The ps4 cam is just to finicky for my taste
Glad the ps move came In handy
Take your son out hunting or teach him to build stuff, not dance lol
This is a dumb comment. Dancing is great cardio exercise. Your “Dancing is for girls” comment is redundant. Whether or not you actually said it, you implied it.
How did you get more than one move controller to work with the the software? I cannot seem to get more than one move controller working with the game.
solved.
Hi S! How did you solve this more than 1 controller to work with Just Dance 2017? I am having this issue and cannot figure it out.
Thanks!
I was having some problems with the camera so I searched for tips, I think the best one is to use bright colors different from the background, that is super helpful and makes the difference.
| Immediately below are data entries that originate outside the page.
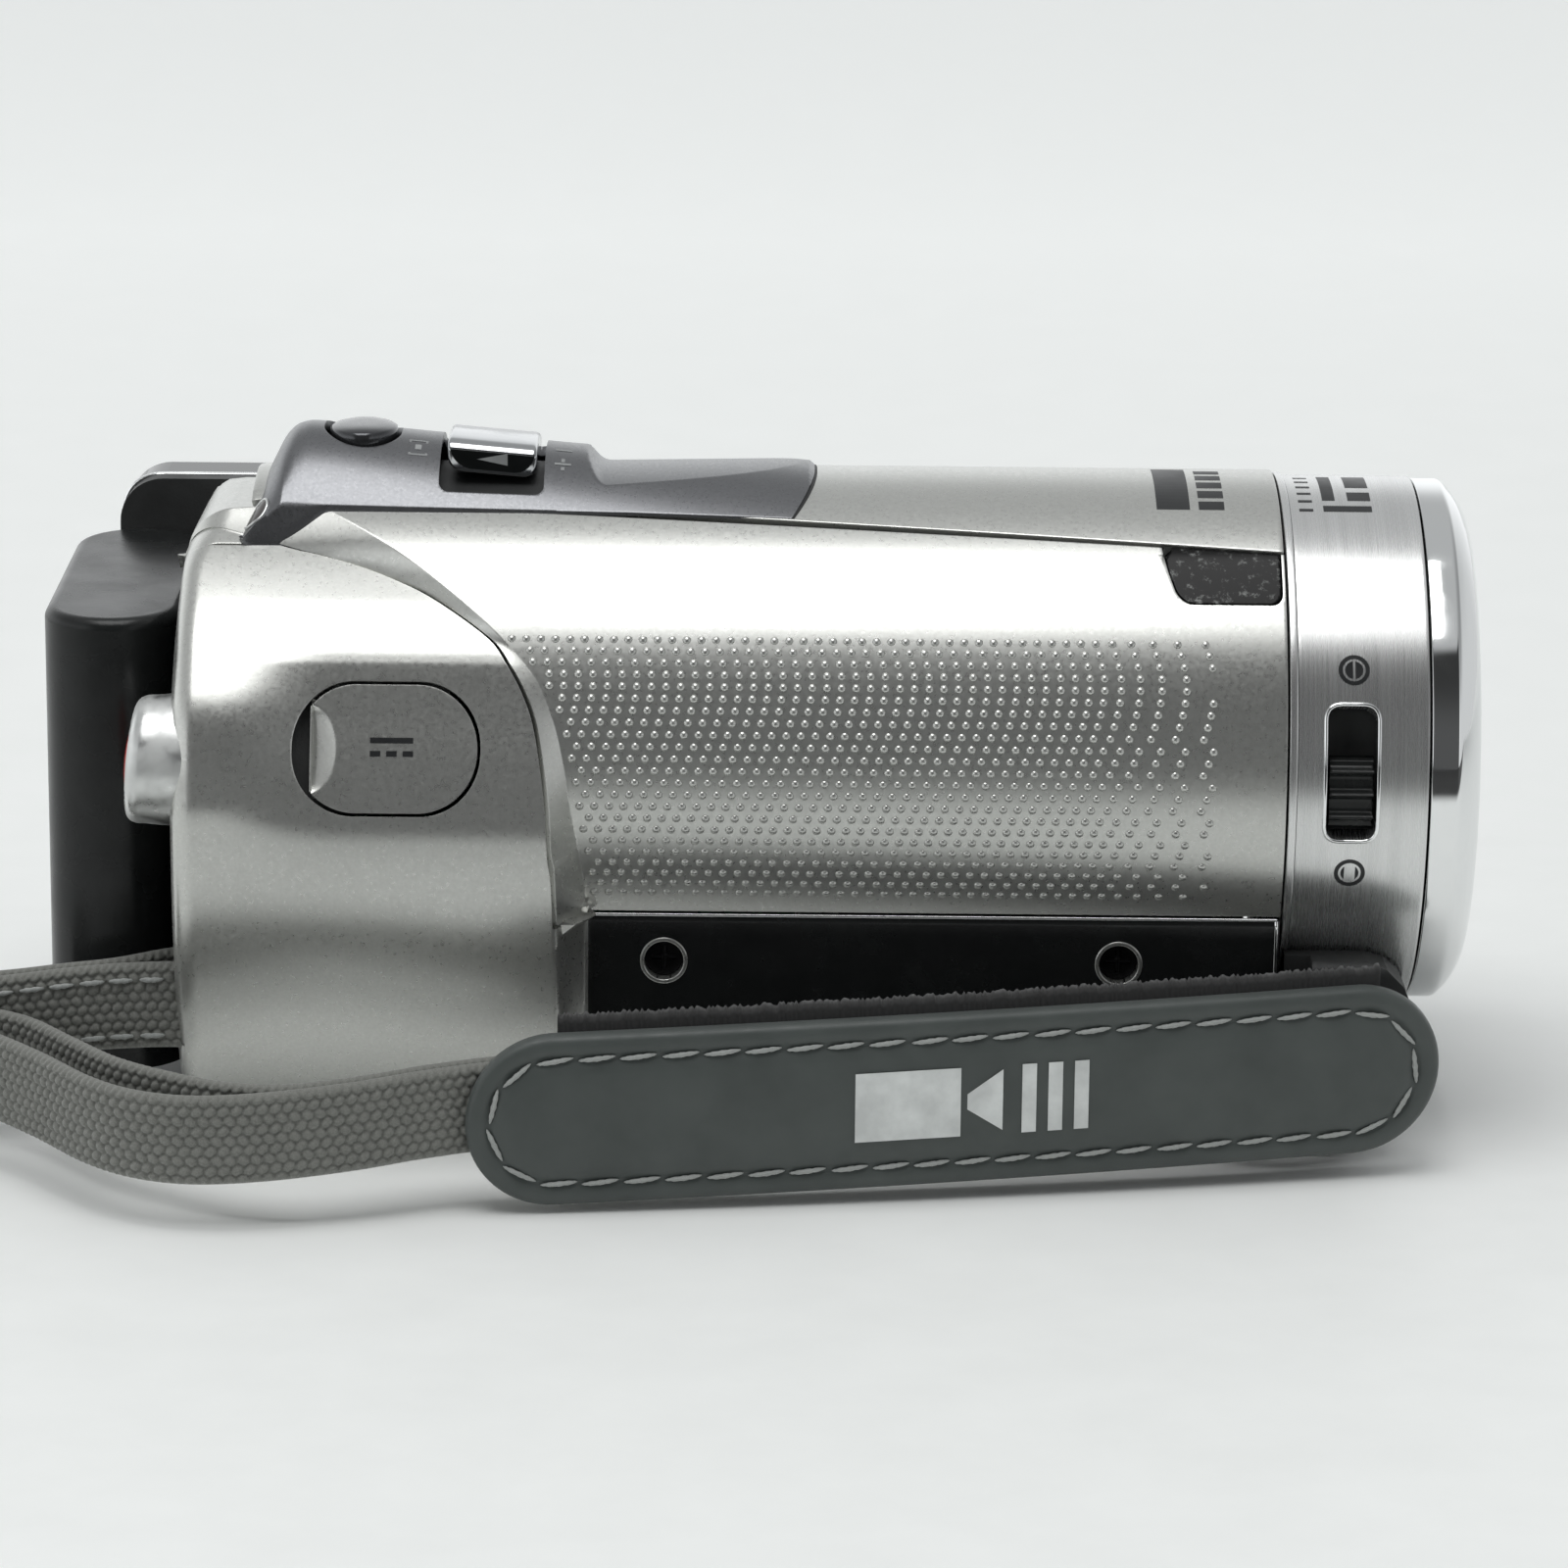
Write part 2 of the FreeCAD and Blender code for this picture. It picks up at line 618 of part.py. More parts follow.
def dc_cover():
    cover = bulge().common(dc_outline(0, (-40, 0)))
    inner = bulge()
    inner.translate(V(0, DC_SKIN, 0))
    return largest(cover.cut(inner))


def jack_block():
    return box(about(JACK[0], 9), (-19.4, -9.0), about(JACK[1], 8))


def dc_jack():
    bore = rod(JACK_R, V(JACK[0], -20, JACK[1]), V(JACK[0], -10.5, JACK[1]))
    pin = rod(JACK_PIN_R, V(JACK[0], -18, JACK[1]), V(JACK[0], -10.5, JACK[1]))
    return jack_block().cut(bore).fuse(pin)


def key(x):
    cap = rod(KEY_R, V(x, LEFT_Y - WALL, KEY_Z), V(x, LEFT_Y - 0.1, KEY_Z))
    flange = rod(KEY_R + 0.8, V(x, LEFT_Y - WALL - 0.9, KEY_Z), V(x, LEFT_Y - WALL - 0.1, KEY_Z))
    neck = rod(KEY_R, V(x, LEFT_Y - WALL - 0.5, KEY_Z), V(x, LEFT_Y - WALL, KEY_Z))
    return fuse([cap, neck, flange])


def speaker():
    x, z = SPEAKER
    return rod(SPEAKER_R, V(x, 13.4, z), V(x, LEFT_Y - WALL - 0.1, z))


def microphones():
    capsules = []
    for side in (-1, 1):
        a = math.radians(46)
        way = V(0, side * math.cos(a), math.sin(a))
        axis = V(34.0, 0, AXIS_Z)
        capsules.append(rod(2.2, axis + way * 15.2, axis + way * 19.3))
    return Part.makeCompound(capsules)


def mic_window(side):
    front = barrel((LEFT_STEP_X, FRONT_X), 0, False).cut(cavity())
    reach = (-30, 0) if side < 0 else (0, 30)
    piece = front.common(prism_y(window_outline(0), reach))
    return largest(piece)


def lcd_back_cover():
    cover = rounded_box(LCD_X, (LCD_SPLIT_Y + 0.05, LCD_Y[1]), LCD_Z, LCD_CORNER, Y_DIR)
    rims = [e for e in cover.Edges if e.BoundBox.YMin > LCD_Y[1] - 0.01]
    cover = cover.makeFillet(1.4, rims)
    inside = box(grow(LCD_X, -1.3), (LCD_SPLIT_Y - 1, LCD_Y[1] - 1.4), grow(LCD_Z, -1.3))
    return cover.cut(inside)


def lcd_bezel():
    bezel = rounded_box(LCD_X, (LCD_Y[0], LCD_SPLIT_Y - 0.05), LCD_Z, LCD_CORNER, Y_DIR)
    return bezel.cut(box(LCD_VIEW_X, (10, 30), LCD_VIEW_Z))


def lcd_glass():
    return box(grow(LCD_VIEW_X, -0.1), (LCD_Y[0] + 0.2, LCD_SPLIT_Y - 0.4), grow(LCD_VIEW_Z, -0.1))


def hinge_block():
    drum = rod(HINGE_R, V(*HINGE, HINGE_Z[0]), V(*HINGE, HINGE_Z[1]))
    arm = box((LCD_X[1] + 0.05, HINGE[0]), (HINGE[1] - HINGE_R, HINGE[1] + HINGE_R), HINGE_Z)
    return drum.fuse(arm).cut(rod(HINGE_PIN_R + RUNNING, V(*HINGE, 0), V(*HINGE, 50)))


def hinge_pin():
    return rod(HINGE_PIN_R, V(*HINGE, HINGE_Z[0] - 3.5), V(*HINGE, HINGE_Z[1] + 3.5))


def knuckle(z):
    block = rounded_box((16.7, 24.3), (LEFT_Y + 0.05, 25.9), z, 1.2, Z_DIR)
    return block.cut(hinge_pin())


def ribbon(points, thickness):
    """A strap of upright rectangles through (x, y, middle height), as one ruled solid."""
    wires = []
    for i, (x, y, z) in enumerate(points):
        before = points[max(i - 1, 0)]
        after = points[min(i + 1, len(points) - 1)]
        along = V(after[0] - before[0], after[1] - before[1], 0).normalize()
        side = V(-along.y, along.x, 0) * (thickness / 2)
        up = V(0, 0, WEB[0] / 2)
        mid = V(x, y, z)
        corners = [mid + side + up, mid + side - up, mid - side - up, mid - side + up]
        wires.append(Part.makePolygon(corners + [corners[0]]))
    return Part.makeLoft(wires, True, True)


def bar_turn(bar, radius, start, end, z, steps=8):
    """Points round a strap bar from one angle to another, in degrees."""
    points = []
    for i in range(steps + 1):
        a = math.radians(start + (end - start) * i / steps)
        points.append((bar[0] + radius * math.cos(a), bar[1] + radius * math.sin(a), z))
    return points


def strap_tail():
    """The ribbon that wraps the rear bar and is sewn to the start of the loop."""
    z = 12.4
    points = bar_turn(REAR_BAR, TURN_R, 90, -90, z)
    tail = [(-47.5, -19.6, z), (-51.0, -18.3 - LAYER, 12.0), (-56.0, -17.2 - LAYER, 11.0),
            (-61.0, -16.6 - LAYER, 9.8)]
    return ribbon(points + tail, WEB[1])


def strap_loop():
    z = 12.4
    head = [(-46.4, -15.7, z), (-48.4, -16.2, z), (-51.0, -18.3 + LAYER, 12.0), (-56.0, -17.2 + LAYER, 11.0),
            (-61.0, -16.6 + LAYER, 9.8), (-68.0, -15.6, 8.8), (-72.4, -17.6, 8.3), (-73.2, -21.0, 8.0),
            (-71.0, -23.6, 7.9), (-66.0, -25.0, 7.8), (-60.0, -27.0, 7.8), (-54.0, -32.0, 7.8),
            (-48.0, -37.8, 7.8), (-42.0, -41.0, 7.8), (-36.0, -41.6, 7.8), (-30.0, -40.2, 7.9),
            (-25.0, -38.9, 8.0)]
    return ribbon(head, WEB[1])


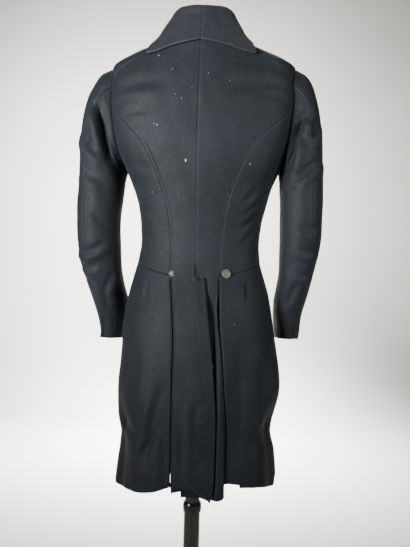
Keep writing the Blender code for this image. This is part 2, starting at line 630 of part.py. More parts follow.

Now is really easy to me, it’s a great game I recommend. THANKS for the advice
THANK YOU!!! Finally someone to break this down in detail for the rest of us. I just spent an hour online trying to figure all this out before wasting any money on purchases. Figures that it takes another parent to understand the level of information needed for other parents!
Thank you for spelling things out, very clear. But, if I decide to buy the PS Moves – do you say that is the camera needed or just a recommendation? Will it function without the camera?
I’ve just gotten into PS4 after a console gaming hiatus. My daughter loved just dance on the wii, but I’d love her to enjoy just dance on the PS4. Was looking for info about all the controller options and you’ve answered everything in one great post. Thank you!
Thank you very much for the information, however i must mention that the ps3 move controllers don’t require ps4 camara.
Thanks for the write up. Had exactly the same problem and the move controllers were working perfectly. Is this just dance issue or ps4 camera?
Thanks for this! Finally my 4y old daughter can enjoy this *** game without any tears and frustration.
Asif it’s not bad enough that these games have a totally *** GUI, I guess they could not even hire proper coders to work on the detection.
Luckily there’s people like you around who figure out how to compensate for all these shortcomings.